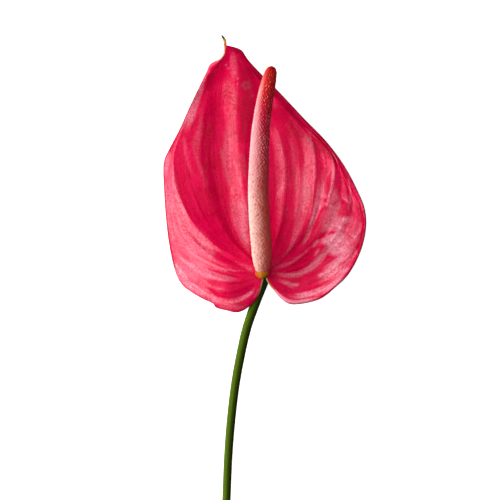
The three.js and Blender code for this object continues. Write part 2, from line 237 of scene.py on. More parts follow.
# Creases in the right lobe, in plan: their points, their depth and their half width
CREASES = (
    (((46, 15), (43.5, 11), (37.5, 7.5), (31.8, 3.5), (27, -1)), 0.45, 0.9),
    (((43.5, 11), (48, 9.5), (51.5, 6)), 0.3, 0.8),
    (((37.5, 7.5), (42, 2.5), (45.5, -0.5)), 0.25, 0.8),
    (((34, 27), (38, 25.5), (41, 27.5)), 0.3, 0.9),
    (((33.5, 19), (37.5, 22), (40, 21)), 0.25, 0.8),
    (((47, 25), (50, 22), (52.5, 17)), 0.25, 0.7),
    (((30, -17), (36, -15.5), (41, -16)), 0.3, 0.8),
)
# Small marks, in plan: the middle and the radius of each dull bruise and of each pale speck
BRUISES = (
    ((-3.5, 82.3), 0.9), ((-2.6, 83.6), 0.7), ((-0.9, 83.4), 0.8), ((-0.6, 81.4), 0.9), ((-2.2, 80.8), 0.7),
    ((1.2, 77), 0.4), ((18.5, 20.5), 0.5), ((56.3, 7), 0.6),
)
SPECKS = (
    ((-12, 92.3), 0.4), ((-10.8, 90.6), 0.4), ((-7.3, 88.2), 0.3), ((-6, 85.6), 0.4), ((-6.4, 83), 0.35),
    ((-20.4, 18.7), 0.22), ((-24, 24.3), 0.22), ((38.5, 49), 0.2),
)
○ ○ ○
■ **Task description**:
Each line of the listing should be copied exactly.

■ **Problem solution**:
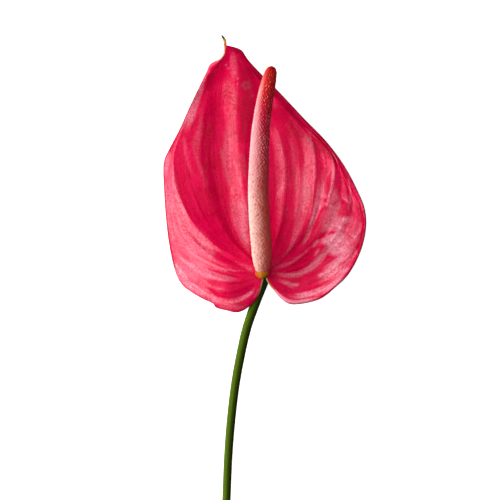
The three.js and Blender code for this object continues. Write part 2, from line 237 of scene.py on. More parts follow.
# Creases in the right lobe, in plan: their points, their depth and their half width
CREASES = (
    (((46, 15), (43.5, 11), (37.5, 7.5), (31.8, 3.5), (27, -1)), 0.45, 0.9),
    (((43.5, 11), (48, 9.5), (51.5, 6)), 0.3, 0.8),
    (((37.5, 7.5), (42, 2.5), (45.5, -0.5)), 0.25, 0.8),
    (((34, 27), (38, 25.5), (41, 27.5)), 0.3, 0.9),
    (((33.5, 19), (37.5, 22), (40, 21)), 0.25, 0.8),
    (((47, 25), (50, 22), (52.5, 17)), 0.25, 0.7),
    (((30, -17), (36, -15.5), (41, -16)), 0.3, 0.8),
)
# Small marks, in plan: the middle and the radius of each dull bruise and of each pale speck
BRUISES = (
    ((-3.5, 82.3), 0.9), ((-2.6, 83.6), 0.7), ((-0.9, 83.4), 0.8), ((-0.6, 81.4), 0.9), ((-2.2, 80.8), 0.7),
    ((1.2, 77), 0.4), ((18.5, 20.5), 0.5), ((56.3, 7), 0.6),
)
SPECKS = (
    ((-12, 92.3), 0.4), ((-10.8, 90.6), 0.4), ((-7.3, 88.2), 0.3), ((-6, 85.6), 0.4), ((-6.4, 83), 0.35),
    ((-20.4, 18.7), 0.22), ((-24, 24.3), 0.22), ((38.5, 49), 0.2),
)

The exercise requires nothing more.